== PROBLEM TO WORK ON ==
Repeat verbatim only the lines from the opening of the material below through the one that contains "sink_angle = 90".
═══
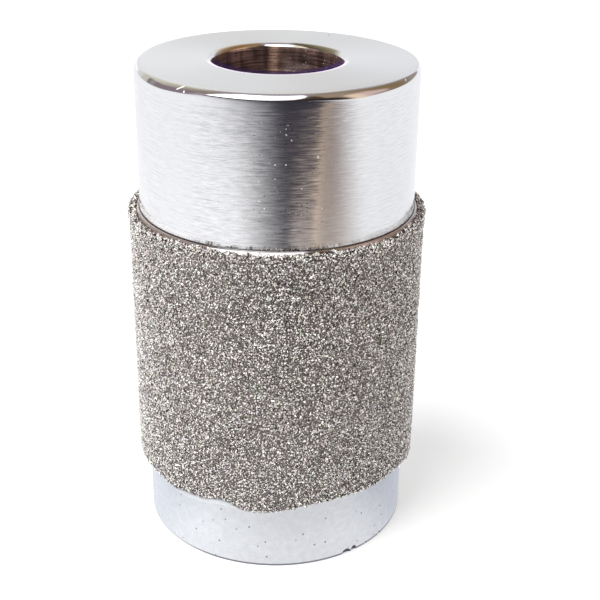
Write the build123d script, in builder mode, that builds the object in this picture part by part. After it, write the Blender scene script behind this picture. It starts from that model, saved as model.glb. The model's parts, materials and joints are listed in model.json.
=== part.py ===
"""Grinding bit for the upright motor shaft of a glass grinder.

A turned, nickel-plated tube slides over the shaft. A raised land round its middle carries a
band of diamond grit held in nickel plate, and a cup-point set screw in the back of the upper
collar clamps the bit to the shaft.

The bit stands on its lower face. The origin is the centre of that face and +Z runs up the bore.
The bare front of the collars faces -Y, and the set screw enters from +Y.
"""

import os
from math import cos, pi, radians, sin

from build123d import *

os.makedirs("parts", exist_ok=True)

# Shaft and bore
shaft_diameter = 7.94
bore_clearance = 0.03
mouth_break_width = 0.27
mouth_break_depth = 0.22

# Turned core
core_diameter = 17.6
lower_collar_height = 4.65
band_height = 17.6
upper_collar_height = 9.25
rim_break_width = 0.3
rim_break_depth = 0.4
base_break = 0.08

# Raised land that carries the grit
land_step = 0.25
land_round = 0.19
land_corner_chamfer = 0.05

# Grit band, sized over the tips of the grains
grit_thickness = 0.475
crest_drop = 0.1
crest_rise = 0.09
crest_round = 0.22
crest_flare = 1.0
lip_bevel = 0.2
shoulder_wrap = 1.0

# Lower edge of the band, where the plate ran out in lobes: lobes per turn, height, phase
edge_waves = ((2, 0.14, -164), (4, 0.17, -58), (9, 0.11, 25), (13, 0.05, 104))
edge_points = 72

# Set screw, size 8 (4.17 mm), and its tapped hole
screw_diameter = 4.17
screw_clearance = 0.03
screw_recess = 0.45
point_gap = 0.35
end_chamfer = 0.3
socket_across_flats = 1.98
socket_floor = 1.9
cup_diameter = 2.1
cup_depth = 0.6
sink_width = 0.45
sink_angle = 90

# Sizes that follow from the ones above
bore_radius = shaft_diameter / 2 + bore_clearance
core_radius = core_diameter / 2
land_radius = core_radius + land_step
grit_radius = land_radius + grit_thickness
land_bottom = lower_collar_height + shoulder_wrap
land_top = lower_collar_height + band_height
core_height = land_top + upper_collar_height
crest_top = land_top - crest_drop
crest_radius = grit_radius + crest_rise
screw_radius = screw_diameter / 2
screw_length = core_radius - bore_radius - screw_recess - point_gap
screw_height = land_top + upper_collar_height / 2


def edge_height(angle):
    """Height of the band's ragged lower edge at an angle from +X, in radians."""
    lobes = sum(rise * sin(count * angle + radians(phase)) for count, rise, phase in edge_waves)
    return lower_collar_height + lobes


def edge_ring(radius, lift):
    """Closed curve round the axis that rises and falls with the lower edge."""
    angles = [2 * pi * step / edge_points for step in range(edge_points)]
    points = [(radius * cos(a), radius * sin(a), edge_height(a) + lift) for a in angles]
    with BuildLine() as ring:
        Spline(*points, periodic=True)
    return ring.edges()[0]


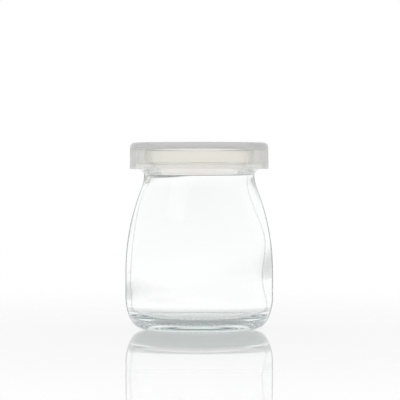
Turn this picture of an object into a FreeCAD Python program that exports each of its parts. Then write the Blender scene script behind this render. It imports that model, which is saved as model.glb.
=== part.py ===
"""Small glass pudding jar with a push-on polyethylene cap, as a parametric FreeCAD document.

Frame: +Z up, origin on the table at the centre of the jar's foot, millimetres.
Two sub-parts, both turned about Z: glass_jar, one piece of moulded glass, and snap_cap, one piece of
moulded plastic seated on the glass rim. Every size is a cell of the spreadsheet "sizes".
"""

import FreeCAD
import Part
import math
import os

import Sketcher

DOCUMENT = "pudding_jar"
SHEET = "sizes"
FULL_TURN = 360.0

# Sizes that can each be set alone: alias, millimetres, note.
DRIVING = [
    # the glass outside
    ("jar_height", 69.0, "table to the flat of the glass rim"),
    ("body_diameter", 56.0, "widest part of the glass"),
    ("belly_top", 22.0, "height where the side starts to lean in"),
    ("neck_diameter", 41.8, "narrowest part, under the rim bead"),
    ("finish_height", 9.9, "rim down to the narrowest part"),
    ("neck_sweep", 14.0, "radius of the hollow curve into the neck"),
    ("heel_inset", 7.4, "belly radius less the radius of the standing flat"),
    ("heel_radius", 6.0, "tight curve at the foot of the side"),
    ("heel_sweep", 20.0, "easy curve from there up to the belly"),
    # the bead round the mouth that the cap snaps over
    ("rim_projection", 4.1, "rim bead beyond the neck"),
    ("rim_depth", 5.9, "height of the rim bead's outer face"),
    ("neck_fillet", 2.4, "hollow curve under the rim bead"),
    ("bead_fillet", 1.0, "lower edge of the rim bead"),
    ("rim_outer_fillet", 1.8, "top outer edge of the rim"),
    ("rim_inner_fillet", 1.1, "top inner edge of the rim"),
    # the glass inside
    ("side_wall", 2.1, "glass thickness at the belly"),
    ("neck_wall", 2.3, "glass thickness in the neck"),
    ("floor_height", 5.2, "table to the crown of the inner floor"),
    ("floor_crown", 320.0, "radius of the slightly raised inner floor"),
    ("inner_heel", 3.4, "curve from the inner floor to the side"),
    ("cut_margin", 1.0, "how far the hollow's cut runs past the rim"),
    # the foot
    ("stand_width", 5.8, "standing flat, across"),
    ("punt_depth", 1.6, "dished hollow inside the standing flat"),
    ("punt_fillet", 0.8, "edge of that hollow"),
    ("knurl_count", 48.0, "short bars round the standing flat"),
    ("knurl_inset", 3.3, "outer edge of the flat to the middle of a bar"),
    ("knurl_length", 2.2, "bar from end to end, towards the axis"),
    ("knurl_width", 1.1, "bar from side to side"),
    ("knurl_height", 0.35, "how far a bar stands out"),
    # the cap's skirt and its snap bead
    ("skirt_clearance", 0.35, "rim bead to the inside of the skirt"),
    ("skirt_wall", 1.0, "thickness of the skirt"),
    ("skirt_draft", 0.1, "how much the skirt narrows to its top"),
    ("snap_radius", 0.7, "half-round bead inside the skirt"),
    ("snap_inset", 0.1, "centre of that bead inside the wall"),
    ("snap_drop", 0.75, "rim bead's lower edge to that centre"),
    ("lip_drop", 1.35, "that centre to the skirt's lower edge"),
    ("lip_fillet", 0.25, "edges of the skirt's lower edge"),
    # the cap's top and its sealing ring
    ("panel_thickness", 1.0, "disc that lies on the rim"),
    ("cap_corner", 1.9, "rounded outer edge of the top"),
    ("stack_height", 1.0, "raised ring round the top"),
    ("stack_width", 3.6, "that ring, skirt inwards"),
    ("stack_fillet", 0.4, "inner edges of that ring"),
    ("plug_clearance", 0.15, "bore to the sealing ring in it"),
    ("plug_wall", 0.9, "thickness of the sealing ring"),
    ("plug_depth", 5.8, "sealing ring below the rim"),
    ("plug_lead", 0.45, "how much its nose narrows"),
    ("plug_nose", 1.1, "height of that nose"),
    ("root_fillet", 0.4, "skirt and sealing ring to the disc"),
]

# Sizes that follow from those: alias, formula, note.
DERIVED = [
    ("body_radius", "body_diameter / 2", "outside of the belly"),
    ("neck_radius", "neck_diameter / 2", "outside of the neck"),
    ("neck_level", "jar_height - finish_height", "height of the narrowest part"),
    ("stand_radius", "body_radius - heel_inset", "outer edge of the standing flat"),
    ("rim_radius", "neck_radius + rim_projection", "outside of the rim bead"),
    ("rim_low", "jar_height - rim_depth", "lower edge of its outer face"),
    ("cavity_radius", "body_radius - side_wall", "inside of the belly"),
    ("bore_radius", "neck_radius - neck_wall", "inside of the neck and mouth"),
    ("cut_level", "jar_height + cut_margin", "top of the hollow's cut"),
    ("punt_radius", "stand_radius - stand_width", "edge of the hollow in the foot"),
    ("punt_top", "knurl_height + punt_depth", "crown of that hollow"),
    ("knurl_end", "knurl_width / 2", "round ends of a bar"),
    ("knurl_ring", "stand_radius - knurl_inset", "middle of the bars"),
    ("knurl_near", "knurl_ring - knurl_length / 2 + knurl_end", "centre of the inner end"),
    ("knurl_far", "knurl_ring + knurl_length / 2 - knurl_end", "centre of the outer end"),
    ("skirt_inner", "rim_radius + skirt_clearance", "inside of the skirt"),
    ("skirt_outer", "skirt_inner + skirt_wall", "outside of the skirt"),
    ("skirt_top", "skirt_outer - skirt_draft", "the same at the top"),
    ("snap_centre", "skirt_inner + snap_inset", "centre of the snap bead"),
    ("snap_level", "rim_low - snap_drop", "height of that centre"),
    ("lip_level", "snap_level - lip_drop", "lower edge of the skirt"),
    ("panel_top", "jar_height + panel_thickness", "upper face of the disc"),
    ("cap_top", "panel_top + stack_height", "top of the whole object"),
    ("stack_inner", "skirt_top - stack_width", "inside of the raised ring"),
    ("plug_outer", "bore_radius - plug_clearance", "outside of the sealing ring"),
    ("plug_inner", "plug_outer - plug_wall", "inside of the sealing ring"),
    ("plug_low", "jar_height - plug_depth", "tip of the sealing ring"),
    ("plug_tip", "plug_outer - plug_lead", "outer edge of that tip"),
    ("plug_shoulder", "plug_low + plug_nose", "where the nose starts"),
]


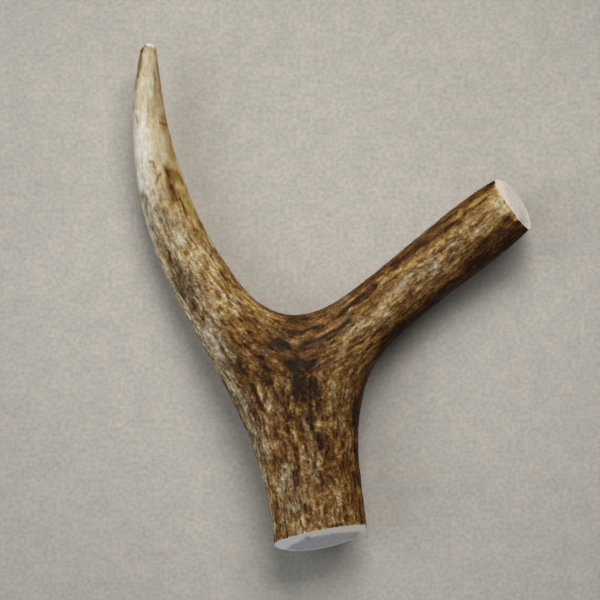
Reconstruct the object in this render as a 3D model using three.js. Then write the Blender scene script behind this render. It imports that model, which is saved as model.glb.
═══
== ANSWER IN FULL ==
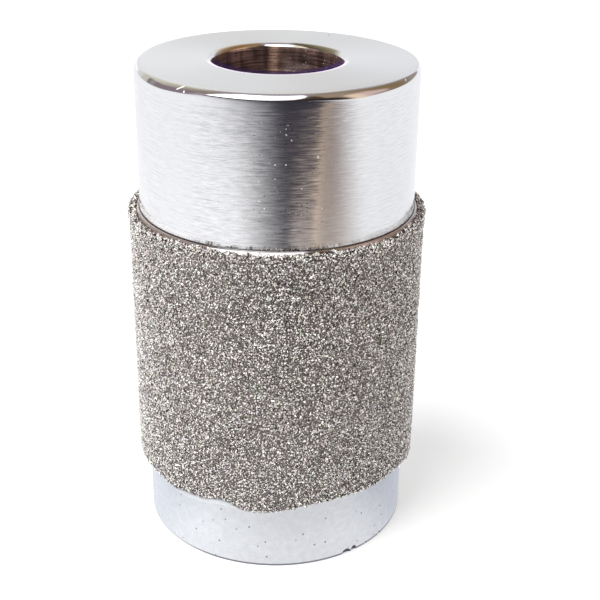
Write the build123d script, in builder mode, that builds the object in this picture part by part. After it, write the Blender scene script behind this picture. It starts from that model, saved as model.glb. The model's parts, materials and joints are listed in model.json.
=== part.py ===
"""Grinding bit for the upright motor shaft of a glass grinder.

A turned, nickel-plated tube slides over the shaft. A raised land round its middle carries a
band of diamond grit held in nickel plate, and a cup-point set screw in the back of the upper
collar clamps the bit to the shaft.

The bit stands on its lower face. The origin is the centre of that face and +Z runs up the bore.
The bare front of the collars faces -Y, and the set screw enters from +Y.
"""

import os
from math import cos, pi, radians, sin

from build123d import *

os.makedirs("parts", exist_ok=True)

# Shaft and bore
shaft_diameter = 7.94
bore_clearance = 0.03
mouth_break_width = 0.27
mouth_break_depth = 0.22

# Turned core
core_diameter = 17.6
lower_collar_height = 4.65
band_height = 17.6
upper_collar_height = 9.25
rim_break_width = 0.3
rim_break_depth = 0.4
base_break = 0.08

# Raised land that carries the grit
land_step = 0.25
land_round = 0.19
land_corner_chamfer = 0.05

# Grit band, sized over the tips of the grains
grit_thickness = 0.475
crest_drop = 0.1
crest_rise = 0.09
crest_round = 0.22
crest_flare = 1.0
lip_bevel = 0.2
shoulder_wrap = 1.0

# Lower edge of the band, where the plate ran out in lobes: lobes per turn, height, phase
edge_waves = ((2, 0.14, -164), (4, 0.17, -58), (9, 0.11, 25), (13, 0.05, 104))
edge_points = 72

# Set screw, size 8 (4.17 mm), and its tapped hole
screw_diameter = 4.17
screw_clearance = 0.03
screw_recess = 0.45
point_gap = 0.35
end_chamfer = 0.3
socket_across_flats = 1.98
socket_floor = 1.9
cup_diameter = 2.1
cup_depth = 0.6
sink_width = 0.45
sink_angle = 90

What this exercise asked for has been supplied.